◆ CHALLENGE: Using the listing below, set down each line from the line containing "The FreeCAD and" through the line containing "return x, z, nx, nz", both ends included, exactly and with nothing added.

Rows from a 3D modeling dataset
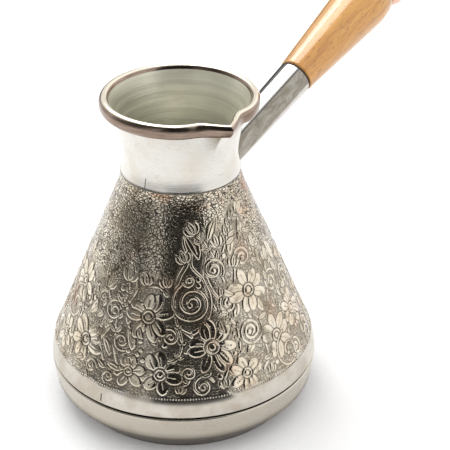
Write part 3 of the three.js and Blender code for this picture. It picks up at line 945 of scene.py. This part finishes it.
# %% Turn the washer and the wood
washer_outline = soften(np.array([
    (SOCKET_END_RADIUS - 0.1, WASHER_START), (SOCKET_END_RADIUS - 0.1, WASHER_START + 0.6),
    (TENON_RADIUS + 0.3, WASHER_START + 0.6), (TENON_RADIUS + 0.3, WASHER_START),
]), 0.12)
joint_washer_fine = turned_piece("joint_washer_fine", washer_outline, 96, HANDLE)
belongs(joint_washer_fine, "washer", "fibre", "joint_washer")

taper = (GRIP_BELLY_RADIUS - GRIP_START_RADIUS) / 43.0
rounded_end = curve(
    (GRIP_BELLY_RADIUS, GRIP_BELLY), (GRIP_BELLY_RADIUS + taper * 4.4, GRIP_BELLY + 4.4),
    (GRIP_BELLY_RADIUS - 0.2, GRIP_END - 2.2), (GRIP_END_RADIUS, GRIP_END), 20,
)
swell = straight((GRIP_START_RADIUS, GRIP_START + 0.4), (GRIP_BELLY_RADIUS, GRIP_BELLY), 40)
grip_outline = soften(np.vstack([
    (TENON_RADIUS, TENON_START), (TENON_RADIUS, GRIP_START), (GRIP_START_RADIUS - 0.25, GRIP_START),
    chain(swell, rounded_end), (6.9, GRIP_END), (6.9, GRIP_END + 5), (ROD_HOLE, GRIP_END + 5),
    (ROD_HOLE, TENON_START),
]), 0.35)
wood_grip_fine = turned_piece("wood_grip_fine", grip_outline, 128, HANDLE, sharp=60)
belongs(wood_grip_fine, "grip", "lacquered_wood", "wood_grip")

# %% Spin the end cap and turn the eye's collar
cap_flare = curve(
    (CAP_THROAT_RADIUS, CAP_START), (CAP_THROAT_RADIUS + 0.2, CAP_START + 1.98),
    (CAP_EDGE_RADIUS, CAP_EDGE - 2.97), (CAP_EDGE_RADIUS, CAP_EDGE), 14,
)
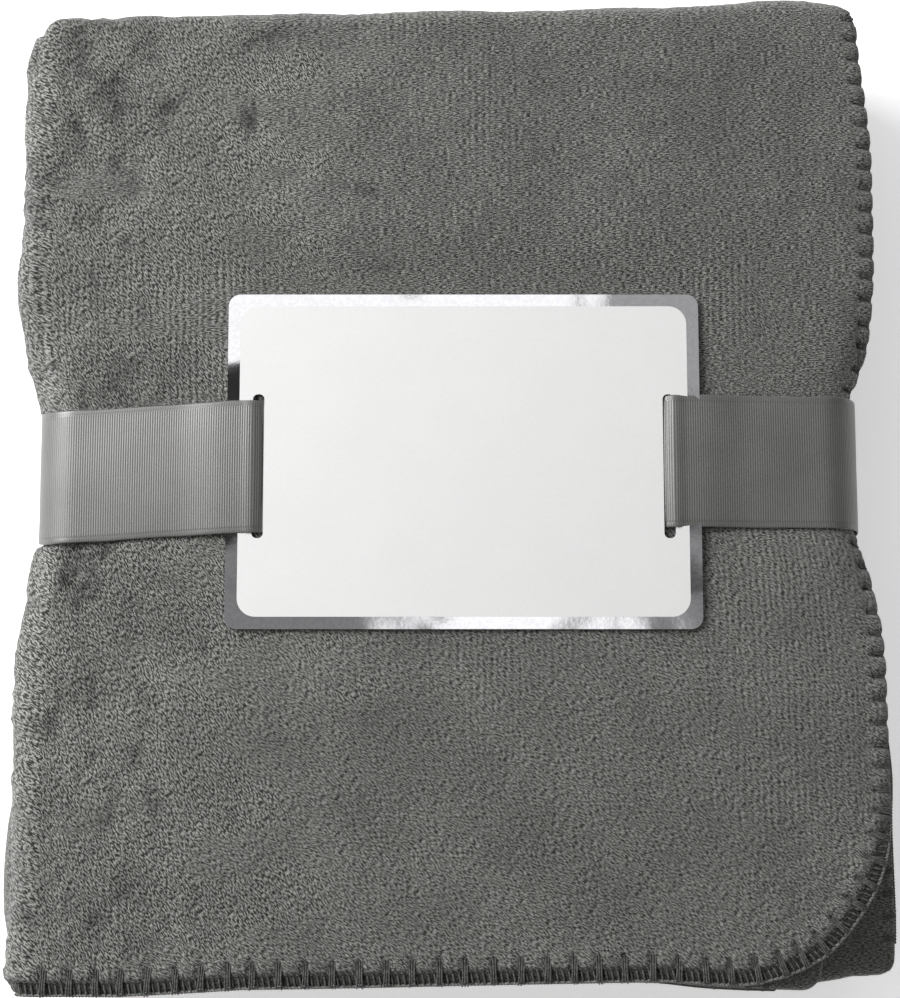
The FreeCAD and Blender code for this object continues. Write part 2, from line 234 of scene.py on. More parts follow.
def along_strip(u):
    """Place of the folded strip's middle, in X and Z, and the direction of its upper side."""
    u = np.asarray(u, float)
    x, z, nx, nz = np.zeros((4, *u.shape))
    start, side = 0.0, -1
    for leaf in range(LEAVES):
        height = PACK_TOP - LEAF * (leaf + 0.5)
        run = STRIP_RUNS[leaf]
        here = u >= start - 1e-9
        begin = EDGE_RIGHT if leaf == 0 else (LEFT_CENTRE if side > 0 else RIGHT_CENTRE)
        x = np.where(here, begin + side * (u - start), x)
        z = np.where(here, height, z)
        nx = np.where(here, 0.0, nx)
        nz = np.where(here, -side, nz)
        start += run
        if leaf < LEAVES - 1:
            here = u > start
            turn = np.clip((u - start) / STRIP_TURN, 0, math.pi)
            centre = LEFT_CENTRE if side < 0 else RIGHT_CENTRE
            out, up = side * np.sin(turn), np.cos(turn)
            x = np.where(here, centre + STRIP_TURN * out, x)
            z = np.where(here, height - STRIP_TURN + STRIP_TURN * up, z)
            # The first leaf's upper side is outside on a left turn and inside on a right one.
            nx = np.where(here, -side * out, nx)
            nz = np.where(here, -side * up, nz)
            start += STRIP_ARC
        side = -side
    return x, z, nx, nz


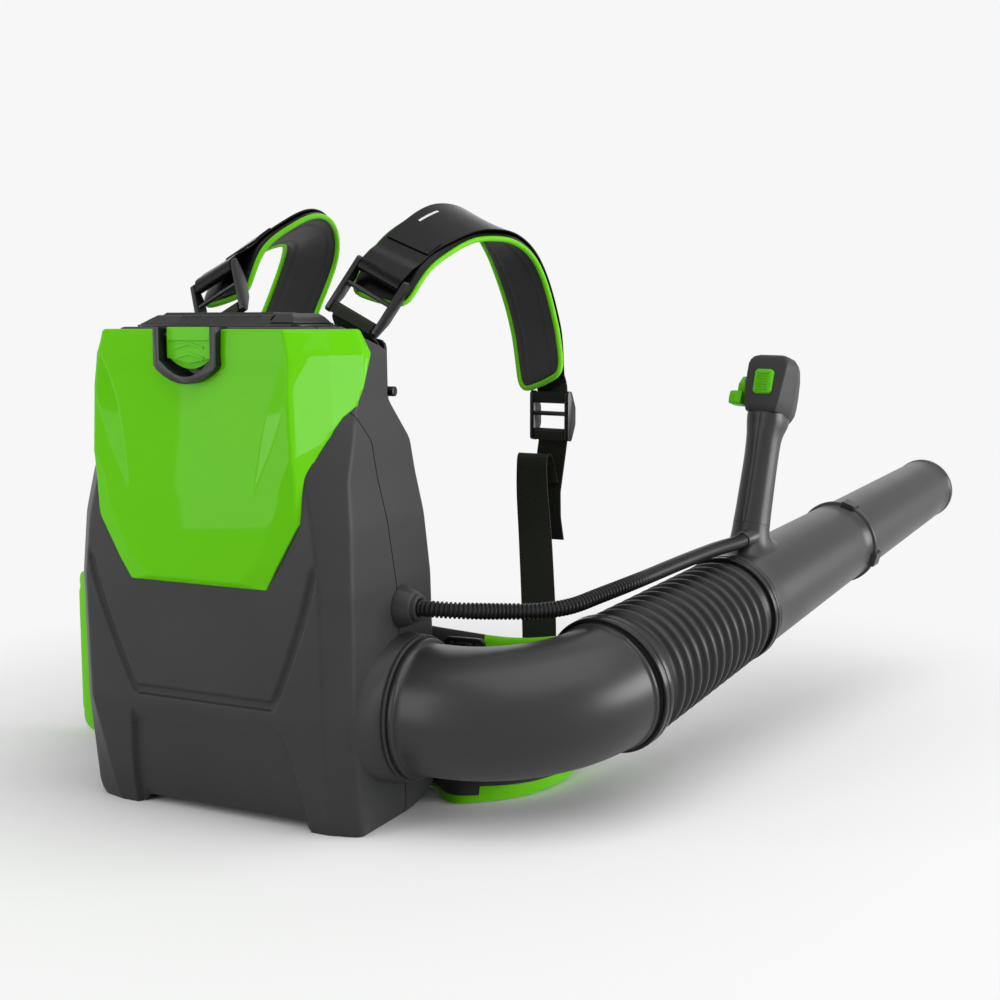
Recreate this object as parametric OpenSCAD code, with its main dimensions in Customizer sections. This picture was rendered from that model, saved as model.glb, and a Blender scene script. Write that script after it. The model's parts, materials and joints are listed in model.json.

◆ ANSWER TO THE TASK:
The FreeCAD and Blender code for this object continues. Write part 2, from line 234 of scene.py on. More parts follow.
def along_strip(u):
    """Place of the folded strip's middle, in X and Z, and the direction of its upper side."""
    u = np.asarray(u, float)
    x, z, nx, nz = np.zeros((4, *u.shape))
    start, side = 0.0, -1
    for leaf in range(LEAVES):
        height = PACK_TOP - LEAF * (leaf + 0.5)
        run = STRIP_RUNS[leaf]
        here = u >= start - 1e-9
        begin = EDGE_RIGHT if leaf == 0 else (LEFT_CENTRE if side > 0 else RIGHT_CENTRE)
        x = np.where(here, begin + side * (u - start), x)
        z = np.where(here, height, z)
        nx = np.where(here, 0.0, nx)
        nz = np.where(here, -side, nz)
        start += run
        if leaf < LEAVES - 1:
            here = u > start
            turn = np.clip((u - start) / STRIP_TURN, 0, math.pi)
            centre = LEFT_CENTRE if side < 0 else RIGHT_CENTRE
            out, up = side * np.sin(turn), np.cos(turn)
            x = np.where(here, centre + STRIP_TURN * out, x)
            z = np.where(here, height - STRIP_TURN + STRIP_TURN * up, z)
            # The first leaf's upper side is outside on a left turn and inside on a right one.
            nx = np.where(here, -side * out, nx)
            nz = np.where(here, -side * up, nz)
            start += STRIP_ARC
        side = -side
    return x, z, nx, nz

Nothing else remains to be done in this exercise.